The electorate may well have shifted politically, and perhaps culturally. That will happen when we cede our institutions to the minions of ”progress,” when our media is biased and political elites cowardly. But human nature has not changed and neither have the principles conservatives — Americans — hold dear.

Obama and the Left will be emboldened. They will continue their effort to “fundamentally transform” America. Indeed, now that Obamacare will go into effect in full, the transformation will take several giant, worrisome steps forward.

That’s why we must fight. Harder, smarter, relentlessly. While we must shrewdly assess what went wrong politically, we don’t have time for finger-pointing and recriminations. Those inclined can do so later.There are too many perils at our doorstep.

Kathryn Jean Lopez:

It’s hard to hold back a tsunami of secularism in a single election.

Politically, culturally, economically, this may, in fact, be exactly what some of us saw it as: a paradigm-shifting election. For those of us concerned about freedom as we have understood it, it only gets harder now.
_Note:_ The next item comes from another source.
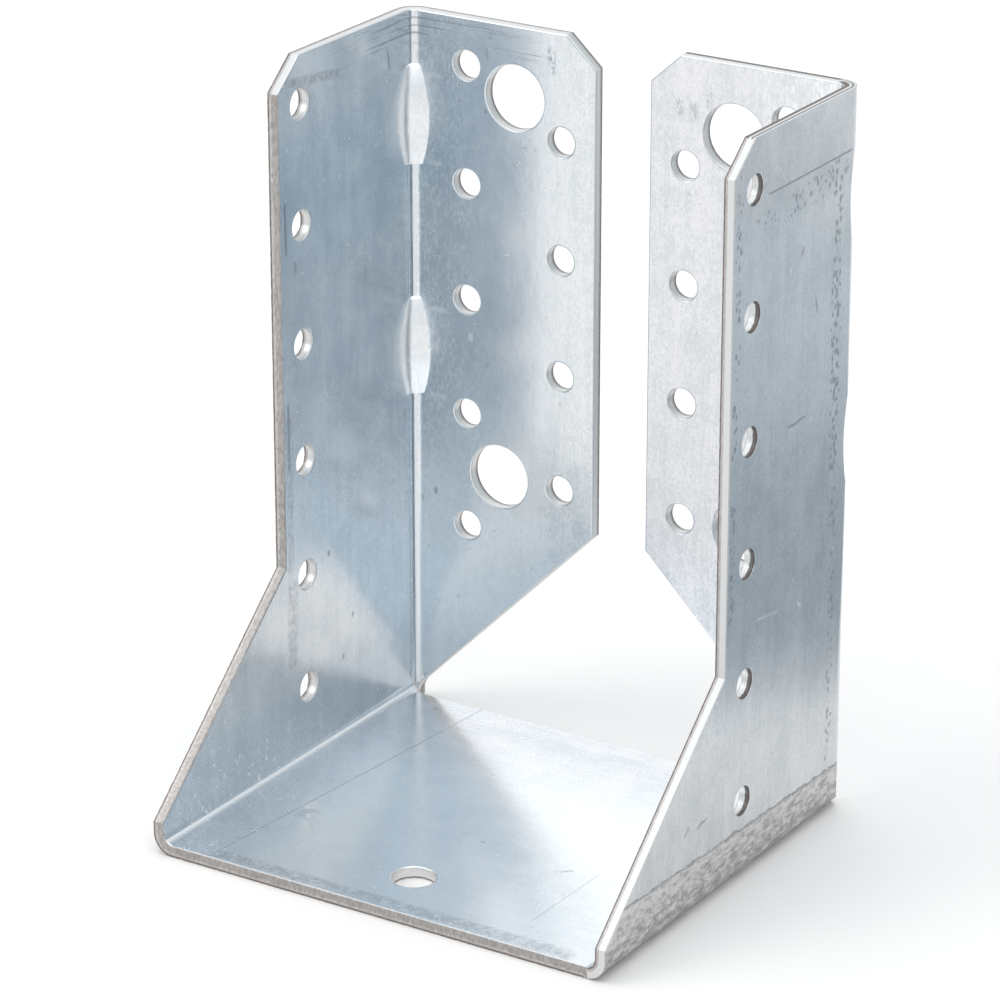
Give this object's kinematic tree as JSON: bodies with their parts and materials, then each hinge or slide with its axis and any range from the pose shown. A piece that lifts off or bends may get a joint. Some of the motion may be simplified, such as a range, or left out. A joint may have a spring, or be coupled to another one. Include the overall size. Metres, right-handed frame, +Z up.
{
  "type": "joist hanger",
  "caption": "Folded galvanised steel joist hanger with inward flanges: a U-shaped cradle that fixes the end of a timber joist to a header beam or wall.",
  "frame": {"origin": "on the ground under the middle of the seat: the centre of the underside of the box around the part", "axes": "+Z up along the walls, +Y from the open front towards the header, +X across the joist, to the right as seen from the open front"},
  "size_m": [0.084, 0.075, 0.122],
  "materials": {
    "zinc_coated_steel": "rolled and hot-dip galvanised sheet, satin, with sheared edges"
  },
  "bodies": {
    "root": {"joist_hanger": "zinc_coated_steel"}
  },
  "joints": []
}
I’m not happy about the results of this presidential election, but is it all that surprising when one side marches confidently forward in the arenas of politics, in media, in culture, embracing, celebrating, insisting on, mandating a “new normal”?

The lesson is not to be less conservative. The lesson is not to be found in purging social conservatives. The lesson is in taking a look at how the radicals won: Yes, there was the fear element. There was the devil-you-know element. But there is also the fact that all of what they say seems plausible and even not all that radical, because it has been in our cultural milk. Because while they may obscure some of the details and make it all sound mainstream, at the same time they are bold and confident about the extreme positions they believe in. That’s what we’ve got to be.


Charles A Donovan:

We may be on the verge of a new Babylonian captivity for religious conservatives. As we know, the story does not end there.
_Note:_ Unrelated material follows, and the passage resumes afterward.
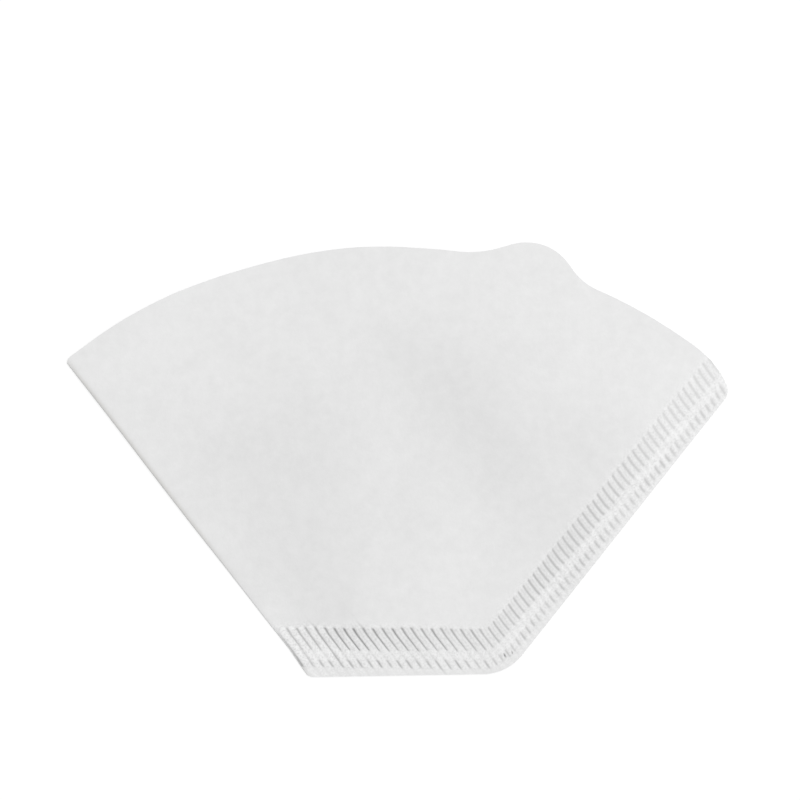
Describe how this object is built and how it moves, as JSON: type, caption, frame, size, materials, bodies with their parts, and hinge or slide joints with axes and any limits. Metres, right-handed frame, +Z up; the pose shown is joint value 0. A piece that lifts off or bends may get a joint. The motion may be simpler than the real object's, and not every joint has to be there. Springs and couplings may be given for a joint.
{
  "type": "paper coffee filter",
  "caption": "Flat-folded cone filter of white crepe paper with a folded side, crimped bottom and side seams, and an open curved mouth with a rounded ear.",
  "frame": {"origin": "middle of the filter's outline, at the surface that its back ply lies on", "axes": "+Z up through the two plies, +X from the folded side towards the crimped side, +Y from the crimped bottom towards the mouth"},
  "size_m": [0.1652, 0.1078, 0.0018],
  "materials": {
    "paper": "bleached filter paper, matt and faintly mottled, with soft edges"
  },
  "bodies": {
    "root": {"filter_paper": "paper"}
  },
  "joints": []
}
And, saving the best until last, David Gelernter:

We’ve seen an important (though far from decisive) battle in the slow-motion civil war the nation is undergoing: The blue states want to secede not from America but from Americanism. They reject the American republic of God-fearing individuals in favor of the European ideal, which has only been government by aristocracy: either an aristocracy of birth or, nowadays, of ruling know-it-alls — of post-religious, globalist intellectuals (a.k.a. PORGIs). As I’ve said before — many others have too — you can’t graduate class after class after class of left-indoctrinated ignoramuses without paying the price. Last night was a down payment.

But we’ve won civil wars and preserved the Union before. We’ll do it again — if we face up to the fact that we need to replace our schools and colleges now; the grace period has lasted a generation, but it’s over. I know we can do it and I’m pretty sure we will do it. Americanism is too strong and brilliant and young to die.
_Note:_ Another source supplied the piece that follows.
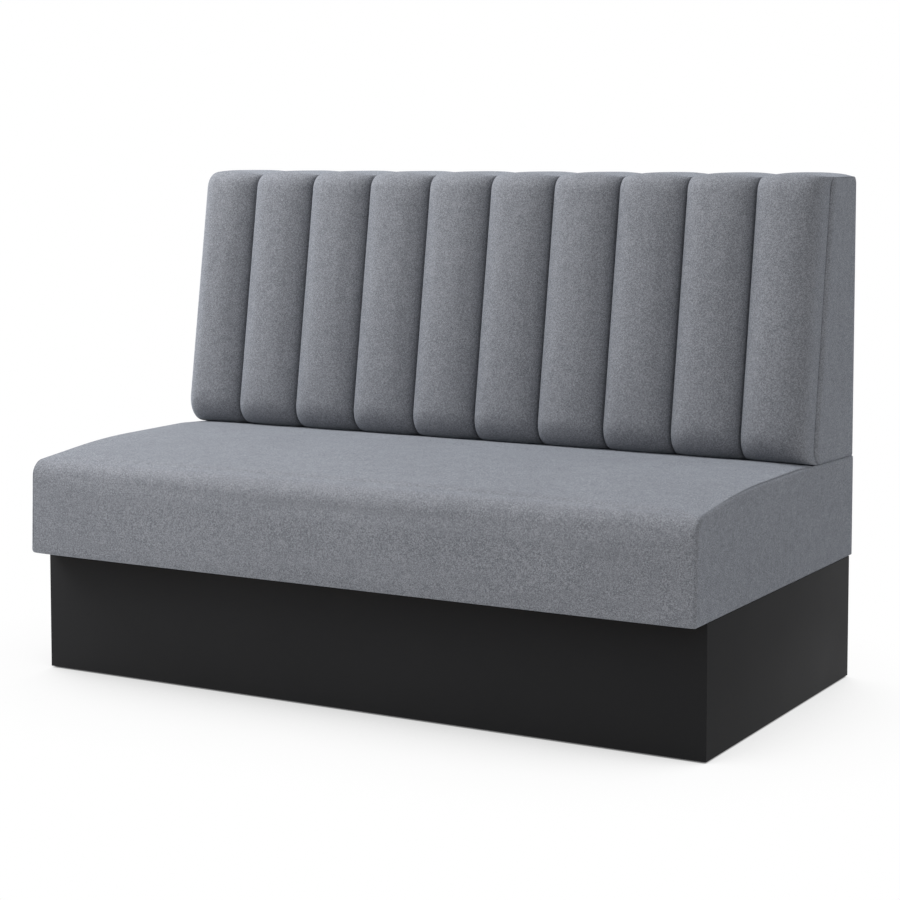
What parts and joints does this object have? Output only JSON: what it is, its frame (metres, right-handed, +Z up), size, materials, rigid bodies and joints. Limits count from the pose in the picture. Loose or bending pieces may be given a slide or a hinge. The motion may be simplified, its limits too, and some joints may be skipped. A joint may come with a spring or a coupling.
{
  "type": "restaurant booth seat",
  "caption": "Free-standing single booth bench with a vertically channelled high back, an upholstered crowned seat and a black recessed plinth on levelling feet.",
  "frame": {"origin": "on the floor, under the centre of the outline seen from above", "axes": "+X along the seat to the sitter's left, +Y to the rear of the back, +Z up"},
  "size_m": [1.5, 0.826, 1.047],
  "materials": {
    "upholstery_fabric": "grey-blue mottled flat woven fabric with a soft nap",
    "cushion_foam": "upholstery foam",
    "plywood": "birch plywood",
    "black_laminate": "plywood faced with matt black laminate",
    "black_nylon": "matt black nylon",
    "zinc_steel": "zinc plated steel"
  },
  "bodies": {
    "booth": {"back_base_board": "plywood", "back_bolts": "zinc_steel", "back_face_board": "plywood", "back_left_cover": "upholstery_fabric", "back_rear_board": "plywood", "back_rear_cover": "upholstery_fabric", "back_rib_left": "plywood", "back_rib_left_end": "plywood", "back_rib_right": "plywood", "back_rib_right_end": "plywood", "back_right_cover": "upholstery_fabric", "back_tee_nuts": "zinc_steel", "back_top_board": "plywood", "channel_01": "upholstery_fabric", "channel_02": "upholstery_fabric", "channel_03": "upholstery_fabric", "channel_04": "upholstery_fabric", "channel_05": "upholstery_fabric", "channel_06": "upholstery_fabric", "channel_07": "upholstery_fabric", "channel_08": "upholstery_fabric", "channel_09": "upholstery_fabric", "channel_10": "upholstery_fabric", "corner_block_front_left": "plywood", "corner_block_front_right": "plywood", "corner_block_rear_left": "plywood", "corner_block_rear_right": "plywood", "foot_inserts": "zinc_steel", "plinth_front_panel": "black_laminate", "plinth_left_panel": "black_laminate", "plinth_rear_panel": "black_laminate", "plinth_rib_left": "plywood", "plinth_rib_middle": "plywood", "plinth_rib_right": "plywood", "plinth_right_panel": "black_laminate", "riser_board": "plywood", "riser_rail": "plywood", "seat_base_board": "plywood", "seat_cover": "upholstery_fabric", "seat_deck": "plywood", "seat_foam": "cushion_foam", "seat_front_rail": "plywood", "seat_left_cover": "upholstery_fabric", "seat_left_panel": "plywood", "seat_rear_rail": "plywood", "seat_rib_left": "plywood", "seat_rib_right": "plywood", "seat_right_cover": "upholstery_fabric", "seat_right_panel": "plywood", "seat_screws": "zinc_steel"},
    "foot_front_left": {"foot_pad_front_left": "black_nylon", "foot_stem_front_left": "zinc_steel"},
    "foot_front_right": {"foot_pad_front_right": "black_nylon", "foot_stem_front_right": "zinc_steel"},
    "foot_rear_left": {"foot_pad_rear_left": "black_nylon", "foot_stem_rear_left": "zinc_steel"},
    "foot_rear_right": {"foot_pad_rear_right": "black_nylon", "foot_stem_rear_right": "zinc_steel"}
  },
  "joints": [
    {"name": "foot_front_left_screw", "type": "slide", "parent": "booth", "child": "foot_front_left", "axis": [0, 0, -1], "range_m": [0, 0.012]},
    {"name": "foot_front_right_screw", "type": "slide", "parent": "booth", "child": "foot_front_right", "axis": [0, 0, -1], "range_m": [0, 0.012]},
    {"name": "foot_rear_left_screw", "type": "slide", "parent": "booth", "child": "foot_rear_left", "axis": [0, 0, -1], "range_m": [0, 0.012]},
    {"name": "foot_rear_right_screw", "type": "slide", "parent": "booth", "child": "foot_rear_right", "axis": [0, 0, -1], "range_m": [0, 0.012]}
  ]
}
Now, sure, this is a selective cull from today’s posts at the Corner. It ignores more thoughtful contributions from the likes of Jonah Goldberg and, actually, Victor Davis Hanson to say nothing of the always excellent Ramesh Ponnuru and Reihan Salam or Spectator-contributor John O’Sullivan. Nor, of course, does National Review speak for conservatism. Nevertheless, it’s hardly a marginal voice screaming from the fringe either. And what these eight responses demonstrate is the extent to which too many conservatives believed their own propaganda. This is what it’s like to live in a cocoon. The apparent inability to appreciate why any sane person might contemplate voting for Barack Obama is evidence of, well, of the closing of the conservative mind. Hence the recourse to fantasies of the sort that leave the average, sober-minded voter wondering just what kind of crazy juice you’re hooked on. Obama wants to make the United States a kind of France? Check. Obama wants to crush religious liberty in America? Check. Our colleges are indoctrinating yet another generation of sadly-impressionable young American minds? Check. (Bonus: perhaps it would be better and certainly safer if fewer Americans risked going to college!) There is a War Against Americanism and Barack Obama is the enemy general? Check. The media are hoodwinking poor, gullible Americans? Check. Universal healthcare is the road to serfdom? Check. The people, damn them, are too stupid to know any better and deserve what they get? The fools. Check. If this were just emotional over-reactions spawned in the immediate aftermath of a shattering defeat too many conservatives had persuaded themselves just could not happen then it would be one thing and understandable. But it’s not that. Or not just that. This is what a large number of conservatives – including conservatives in elite positions such as those privileged to write for National Review enjoy – really do believe. And we’re supposed to be surprised that many ordinary Americans hear this stuff and wonder just what the hell it is these people are talking about? Give me a break. When your rhetoric collides with voters’ sense of their own reality then you cannot or should not be surprised that voters prefer their reality to your imagination.

Note too amidst all this howling and wailing and gnashing of teeth how there’s no attempt to understand why Americans voted the way they did. No attempt to wonder why the Republican party offered such a paltry economic message. No attempt to ask why the GOP had no healthcare policy that would actually soothe justified concerns about both Obamacare and how an ordinary family on $50,000 a year might have better, more affordable healthcare. Demographics are certainly a problem for the GOP. Everyone has known this date was likely coming for many years now. Nevertheless demographics are not destiny. At least they do not have to be. Demographics may be the new sexy but the answer to the GOP’s problems lies in policy, not just “targeting” chosen demographic groups with new and shinier baubles.

Fixing that is a tough and rock-strewn road but it’s a better place to start along the road to recovery than maintaining this kind of epistemic closure or the conviction that the United States is now hurtling along a road to some kind of socialist perdition.